Sécheresse 2018 : comment faire face à la pénurie de fourrages ? (février 2019)

Laurence Moyse, dans l’étable de son exploitation à Septmoncel dans le Haut-Jura.
Laurence Moyse, dans l’étable de son exploitation à Septmoncel dans le Haut-Jura.
Après la sécheresse estivale, voici quelques pistes de réflexion pour répondre au manque de fourrages ou à l’absence de regains, en tenant compte des spécificités de chaque ferme.

La solution miracle n’existe pas, mais les conseillers en élevage proposent des pistes de réflexion, à adapter sur chaque exploitation.
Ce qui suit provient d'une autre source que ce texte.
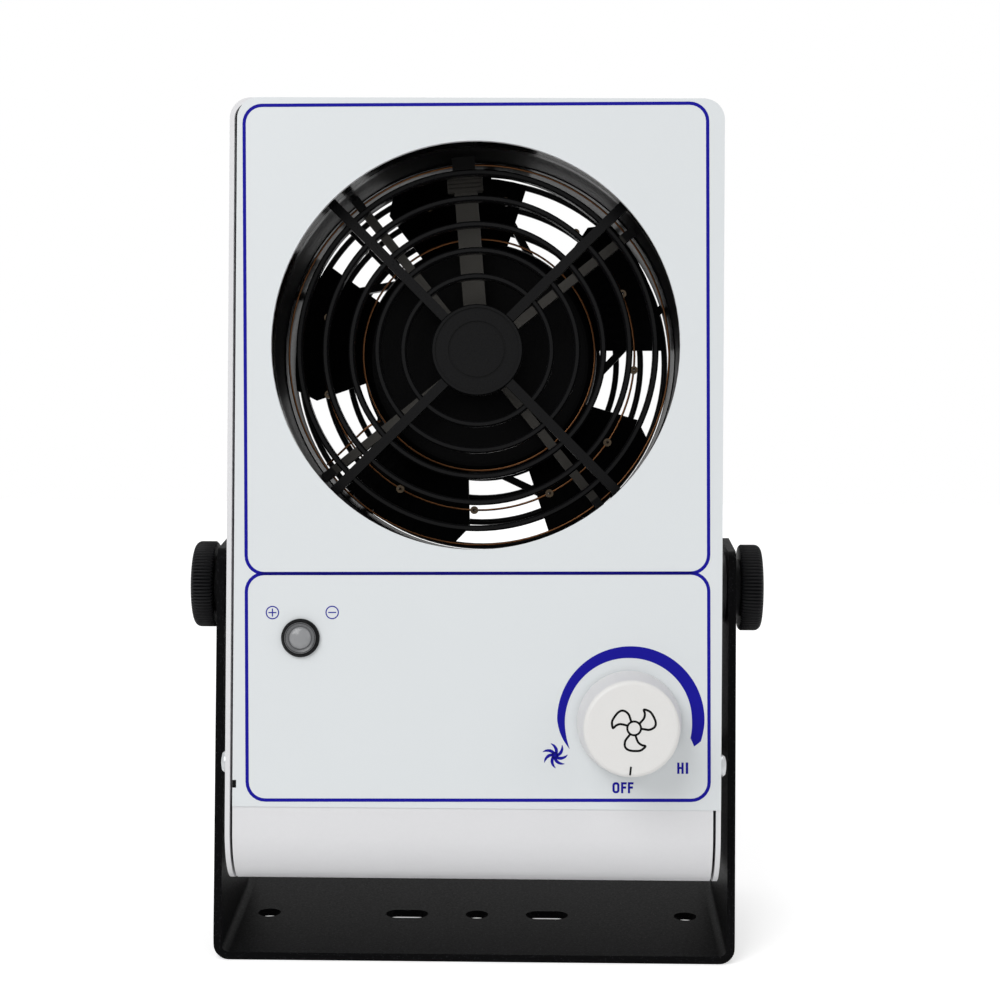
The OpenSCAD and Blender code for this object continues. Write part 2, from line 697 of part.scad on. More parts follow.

Peut-on se débrouiller sans regains ?

Oui, à condition d’avoir assez de foin, de réserver le meilleur aux vaches laitières et d’utiliser des matières premières adaptées.
Il faudra privilégier des concentrés solubles et rapides : blé, triticale, orge, maïs pour les céréales et tournesol, colza, soja pour les tourteaux. Puis calculer une ration et la vérifier. Acheter de la luzerne déshydratée peut être une bonne idée… ou pas. Cela dépend du prix de la luzerne, du prix du lait, de la quantité habituelle de concentrés donnée par vache par an.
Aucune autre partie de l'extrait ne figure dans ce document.